Leaving college meant really growing up. I'd be managing all my bills, finances and be moving far from home. I was going alone, and would be saying goodbye to my biological family as well as the family I'd built in my four years. It wasn't just relocating, but also a complete life style change. Friday afternoons would no longer be spent lounging on the adored "waffle couch" with my roommates as we dozed in and out of light sleeps and clicking through Facebook photos. I'd no longer cruise around campus, one pant leg rolled up en route to the gym, class or the library. Monday through Friday wouldn't be cramming for exams, translating Spanish literature or debating assigned reading with my classmates. I'd no longer spent Sundays buried in books in my favorite corner of the library or fall asleep at night swapping hopes and dreams with my best friend just one bunk down. Yes, I was ready to be an adult, but there was so much of me that yearned for just one more year to enjoy these simple pleasures that I would never have again.
After college and my South American adventure, I packed my bags and headed to Chicago for job training. I remember fighting back tears as my sister's finger tips dug into my back and she whimpered that it would never be the same again.
Job training was fun and a great segway between college/childhood to adulthood, but my contract with my company required that I be willing to move wherever they placed me at the end of the summer. There was no guarantee that I'd end up somewhere on my list and I wouldn't find out my fate until days before I was slated to make the move. Even though the summer flew by, I worried each day of where I'd be calling home come the end of August. I had no control over my fate. I had no way to plan or prepare- and this is the most stressful aspect for someone like me who has always mapped out each stage of her life with precision.

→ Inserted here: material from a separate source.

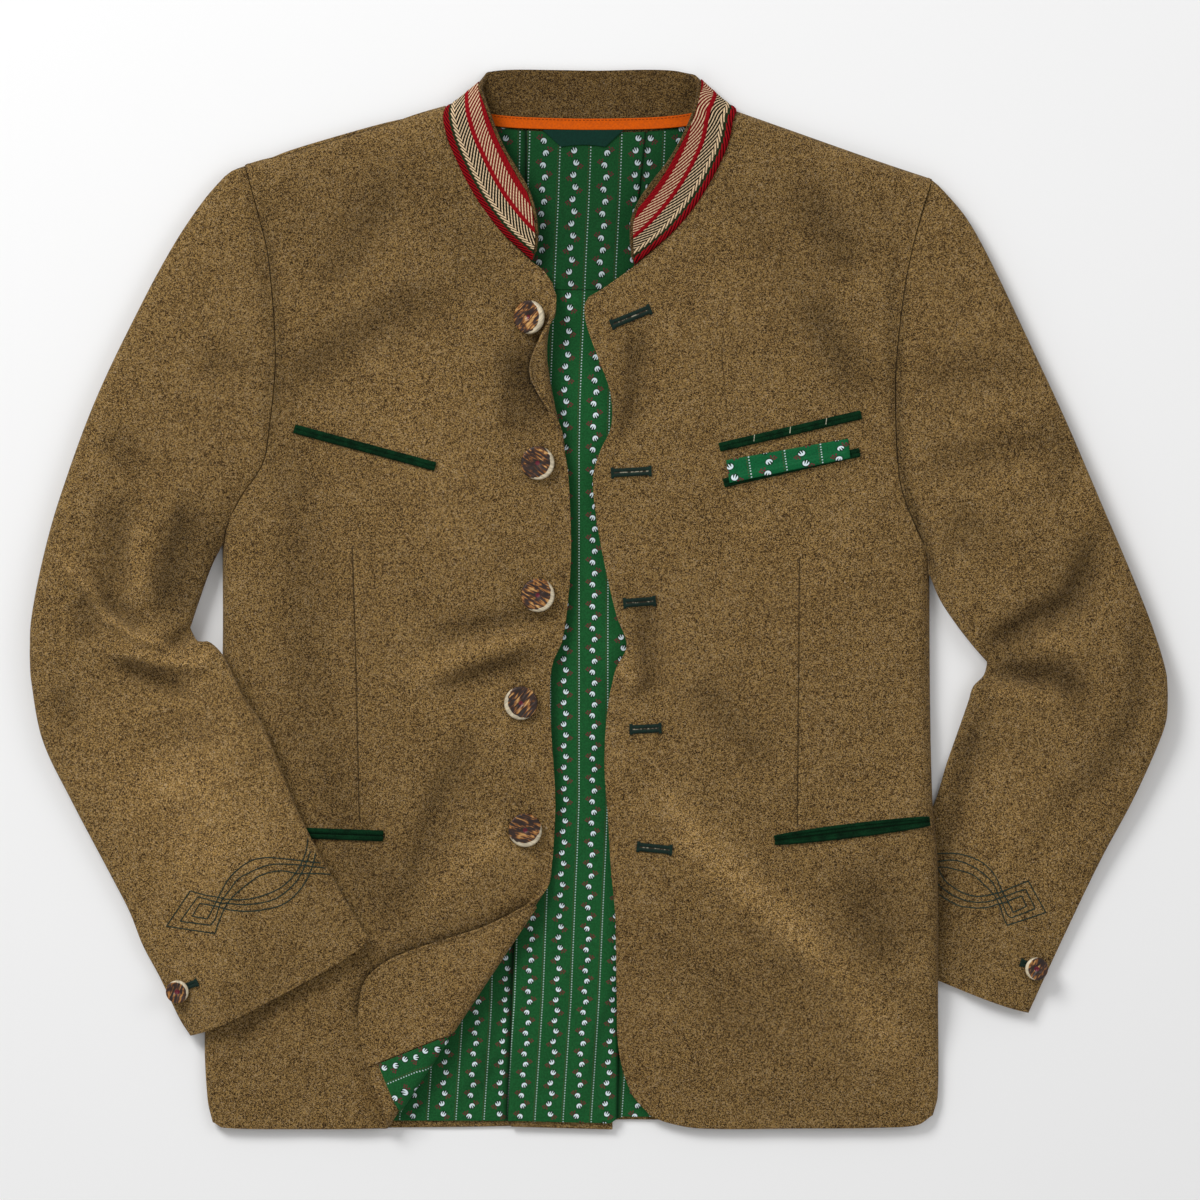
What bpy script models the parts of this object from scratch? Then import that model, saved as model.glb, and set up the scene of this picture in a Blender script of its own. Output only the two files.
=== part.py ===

Rumors flew of what cities were accepting trainees, and my blood pressure continued to escalate each time I was reminded that every city on my list was already overstaffed. Placement day, August 21 arrived and I celebrated my placement in my top choice: San Francisco. August 24th I landed at SFO, suitcases of shoes and clothes in tow and I embarked on the quest to find housing, furniture and friends in a city completely alien to me.
Once things slowed down and I'd secured some basic furnishing in my apartment (mattress, couch, TV and some kitchen wares) and I settled in, I realized how much free time I had on my hands. I didn't have my network of friends and family to keep my social life pumping and I didn't know any groups, sports teams or organizations to join. I had to build a life for myself from the ground up. I'm an extrovert, and though I love reading, after a while, I began climbing up the walls desperate for my jam-packed lifestyle I had back East where I had to actually make plans to ensure I could squeeze it all in. I had landed in the most-fitting city for my interests, hobbies and lifestyle, but I wasn't able to enjoy it to the fullest. I was confused. I was torn. I spent restless nights wondering if I should just throw in the towel and move home...
Fortunately I stuck it out and thanks to jumping onto to random sports teams and teaming up with a local non-profit, I rounded out 22 once again having to defer to my calendar to see when I was available and what weekends I had free.
But overall, 22 was a year filled with confusion: wanting to grow up, but still desperate to hold on. Wanted to move away and find my way on my own, but clinging to my East coast roots. I had never been more confused in my entire life. I knew what I wanted, but I wanted conflicting things at the same time. While enduring the consequences and reality of my choice to challenge myself and take a risk was painful at times, looking back, 22 was the year I grew the most.
I don't believe that just because I've crossed the line to my 23rd birthday that suddenly my mind and thoughts will be clear and the haze that once clouded my mind will be lifted, but I do feel stronger after confronting with double the "terrible two's".